また、彼女は非常に勉強熱心で多趣味です。

  • 日本舞踊: 師範の腕前。所作の美しさはここから来ています。
  • 野菜ソムリエ: 家族の健康を守るために取得。
  • ソープカービング: 石鹸を彫刻する繊細なアート。 こうした日々の丁寧な暮らしや学びが、彼女の演技に深みと品格を与えているのでしょう。

6. 現在、そしてこれから

2025年を迎えてもなお、木村多江さんの勢いは止まりません。 映画『九十歳。何がめでたい』や、2025年公開予定の劇場版『ラストマン-全盲の捜査官-』など、話題作への出演が続いています。

唯一無二の「憑依型」女優

現在の木村多江さんは、もはや「薄幸」だけの女優ではありません。コメディ、サスペンス、アクション、ホームドラマ。どんなジャンルでも、彼女が画面に現れれば物語に奥行きが生まれます。 彼女の演技は、役を「演じる」というより、役に「憑依する」という表現がしっくりきます。それは、若き日に父の死を通じて「他人の人生を生きる」と固く誓った、あの日の覚悟が今も息づいているからかもしれません。

私たちはこれからも、木村多江という女優を通じて、見たことのない景色を見せてもらえるはずです。次に彼女が演じるのは、涙を誘う悲劇のヒロインか、それとも背筋も凍る狂気のヴィランか。 どちらにせよ、私たちは彼女の演技に魅了され、心を揺さぶられる準備ができています。


【プロフィール】 木村 多江(きむら たえ) 1971年3月16日生まれ、東京都出身。

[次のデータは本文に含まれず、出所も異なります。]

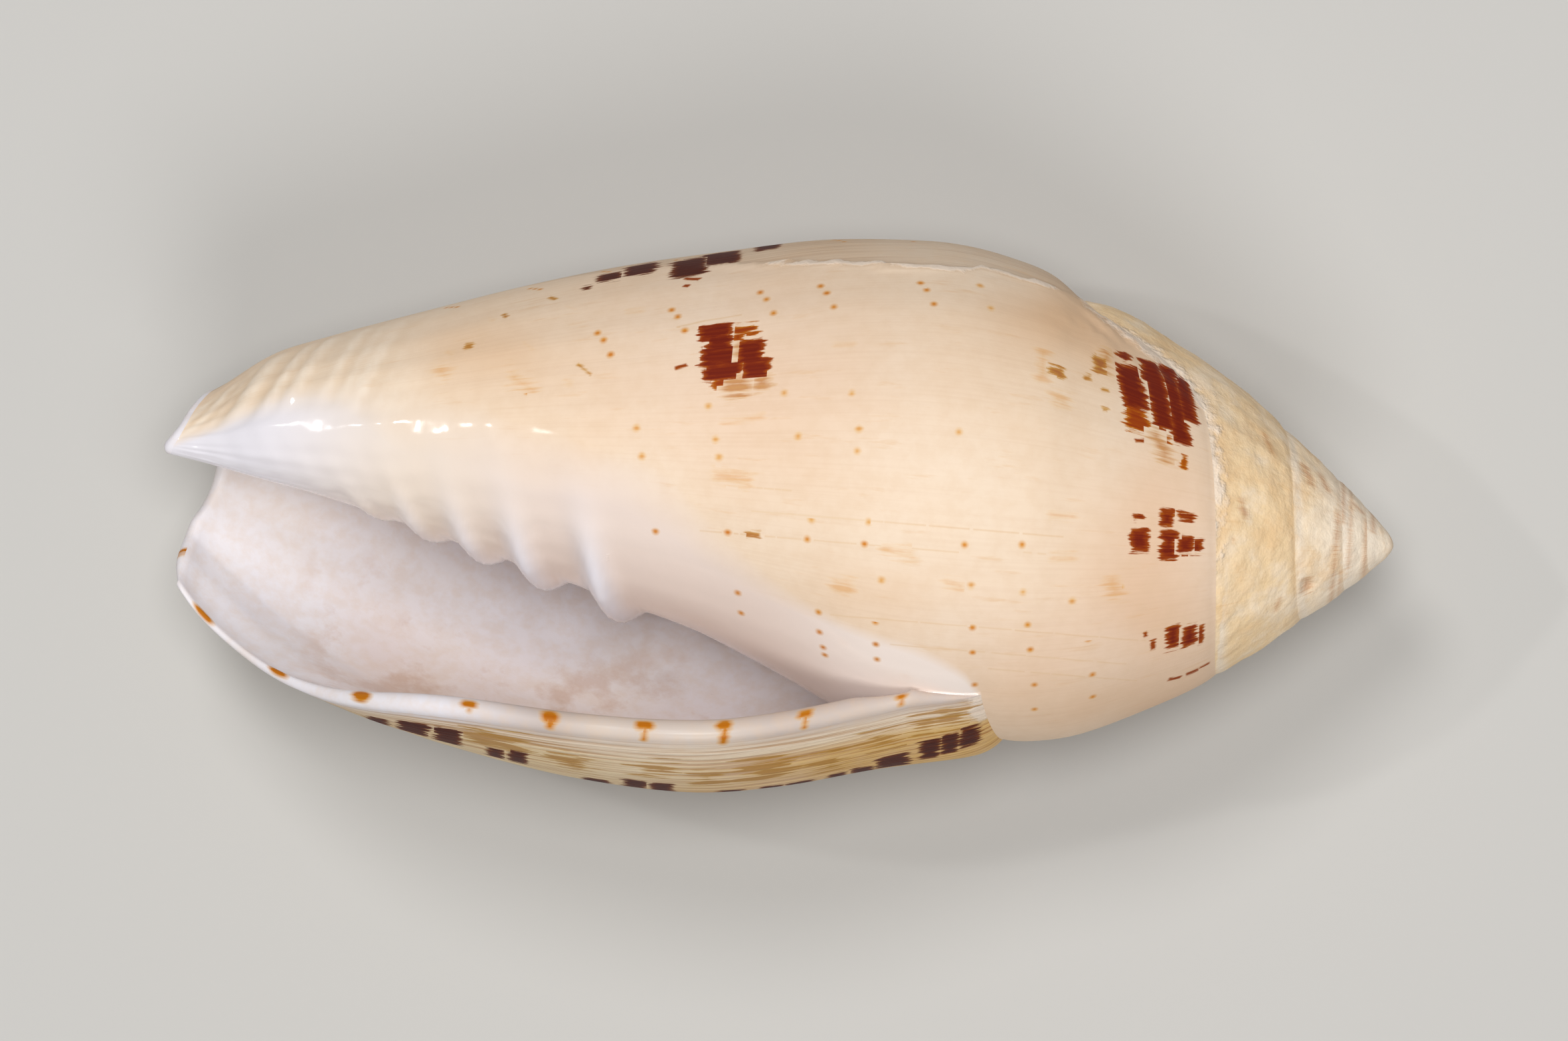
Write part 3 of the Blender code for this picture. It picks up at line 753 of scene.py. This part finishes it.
def in_mark(mark, back, down):
    """Mm along and across a mark from its middle, then its half length, half width and rounding."""
    down_1, back_1, down_2, back_2, wide, kind = mark
    rounded = KINDS[kind][2]
    middle_back, middle_down = (back_1 + back_2) / 2, (down_1 + down_2) / 2
    per_degree = float(radius(max(middle_back, 0), middle_down)) * math.pi / 180
    run, fall = (back_2 - back_1) * per_degree, down_2 - down_1
    long = math.hypot(run, fall)
    along, aside = (run / long, fall / long) if long > 0 else (1, 0)
    right, under = (back - middle_back) * per_degree, down - middle_down
    round_off = rounded * wide / 2
    half_long = max(long / 2 - round_off * (rounded < 1), 0)
    x, y = right * along + under * aside, under * along - right * aside
    return x, y, half_long, wide / 2 - round_off, round_off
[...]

融合事務所所属。 1999年ドラマ『リング〜最終章〜』で注目を集める。2008年、映画『ぐるりのこと。』で第32回日本アカデミー賞最優秀主演女優賞を受賞。主な出演作にドラマ『大奥』『救命病棟24時』『あなたの番です』、映画『ゼロの焦点』『アンフェア the answer』など多数。日本舞踊師範の資格を持つ。